Talking of disasters there was also the Halloween party when madness possessed me to hide chocolates and sweets etc in the garden for a treasure hunt. I armed toddlers with torches and off they tore into the blackness of the garden (complete with black (duck) pond for drowning in). No sooner did a beam of light alight on a shiny wrapper when all charged at the same spot. It was like skittles as they bashed into each other and fell down. I thought there was going to be a mass trip to A&E for concussion)
Anyway, back to the hen house fire.
The next second Stanni and I were still in the garden when in rolls a continent of fire officers (looking fabulous in their kit) and hoses etc with the lane outside full of flashing blue fire engines. We were all for cracking open another bottle of plonk to share with them and grabbing some glasses but they said ‘no’ and next second and the hen house inferno was being drenched by fire hoses.
At this point this a scruffy bloke that I don’t know from Adam sauntered into the garden.
‘Nothing to do with us’ said the fireman
‘Who are you?’ I asked
‘An interested by stander’ he said
‘Then bugger off’ I said escorting him down the side passage. Seriously a girls home is her castle.
So I think the finger of suspicion points at them.

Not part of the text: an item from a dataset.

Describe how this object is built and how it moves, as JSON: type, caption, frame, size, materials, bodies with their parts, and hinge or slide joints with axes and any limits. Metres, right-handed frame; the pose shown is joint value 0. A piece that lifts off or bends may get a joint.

Anyway, I’m saying Power to us sixty year olds. Let’s fight for the freedom to talk loudly, drink wine and have coloured lights on at 9.30pm on a summers night. I’ll even give up dry whatever month it is and fling Gianni’s under pants into the herbaceous border again for kiss-chase shriekery. If there’s a table I’m still up for dancing on it, I may even use the extra height to waggle body parts (or a digit in )the general direction of Anon. But I may need a hand getting up. Who’s with me?
I’m all in!! Let me know where and when. This is just the sort of free-spirited revery we need in these times. Thanks for this piece, Pia. Made my day!!